*TO BE DONE*:
Quote the listing below word for word, stopping after the line that contains "return add_object(name, mesh)".

*ENTRIES SHOWN*:

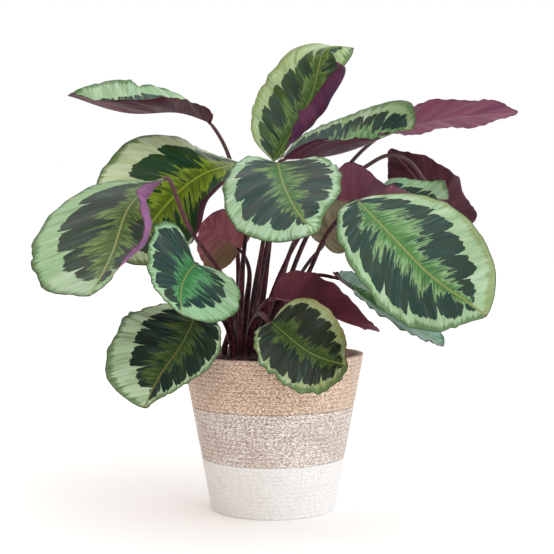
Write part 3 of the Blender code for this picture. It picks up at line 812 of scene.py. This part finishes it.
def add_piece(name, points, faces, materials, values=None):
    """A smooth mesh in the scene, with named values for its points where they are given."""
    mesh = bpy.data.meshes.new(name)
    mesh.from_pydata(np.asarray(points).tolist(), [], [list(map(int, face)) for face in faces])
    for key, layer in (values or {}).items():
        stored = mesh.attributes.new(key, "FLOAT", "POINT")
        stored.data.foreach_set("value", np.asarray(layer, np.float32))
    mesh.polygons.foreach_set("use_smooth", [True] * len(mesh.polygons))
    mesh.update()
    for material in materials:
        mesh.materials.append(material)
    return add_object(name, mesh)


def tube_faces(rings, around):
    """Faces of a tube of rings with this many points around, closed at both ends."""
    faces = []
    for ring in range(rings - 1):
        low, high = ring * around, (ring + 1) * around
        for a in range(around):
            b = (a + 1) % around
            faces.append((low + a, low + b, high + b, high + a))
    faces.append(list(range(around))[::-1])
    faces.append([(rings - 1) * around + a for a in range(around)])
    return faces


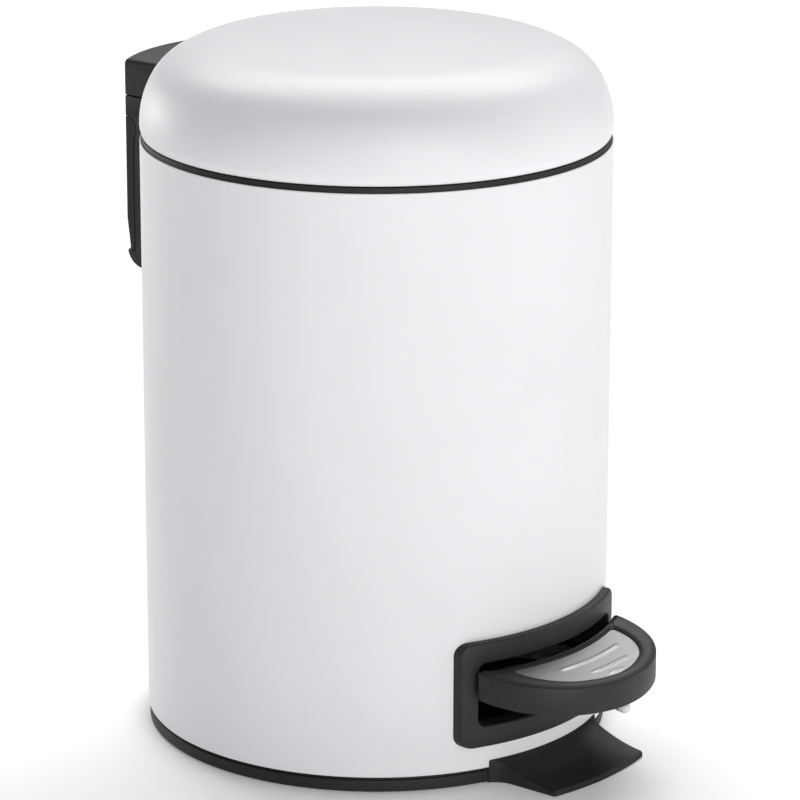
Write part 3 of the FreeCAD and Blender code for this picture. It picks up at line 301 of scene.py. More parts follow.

*SOLUTION*:
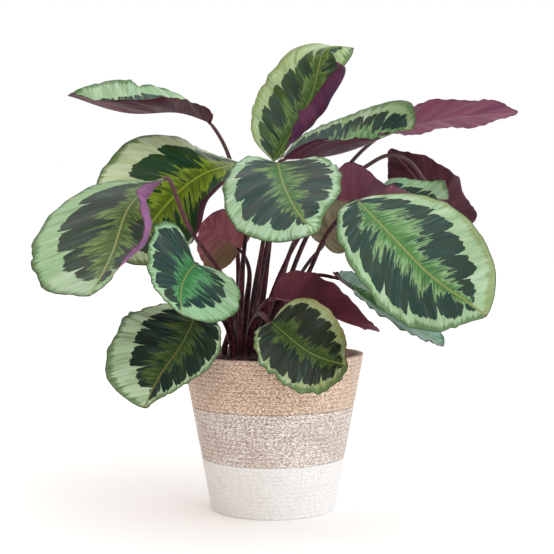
Write part 3 of the Blender code for this picture. It picks up at line 812 of scene.py. This part finishes it.
def add_piece(name, points, faces, materials, values=None):
    """A smooth mesh in the scene, with named values for its points where they are given."""
    mesh = bpy.data.meshes.new(name)
    mesh.from_pydata(np.asarray(points).tolist(), [], [list(map(int, face)) for face in faces])
    for key, layer in (values or {}).items():
        stored = mesh.attributes.new(key, "FLOAT", "POINT")
        stored.data.foreach_set("value", np.asarray(layer, np.float32))
    mesh.polygons.foreach_set("use_smooth", [True] * len(mesh.polygons))
    mesh.update()
    for material in materials:
        mesh.materials.append(material)
    return add_object(name, mesh)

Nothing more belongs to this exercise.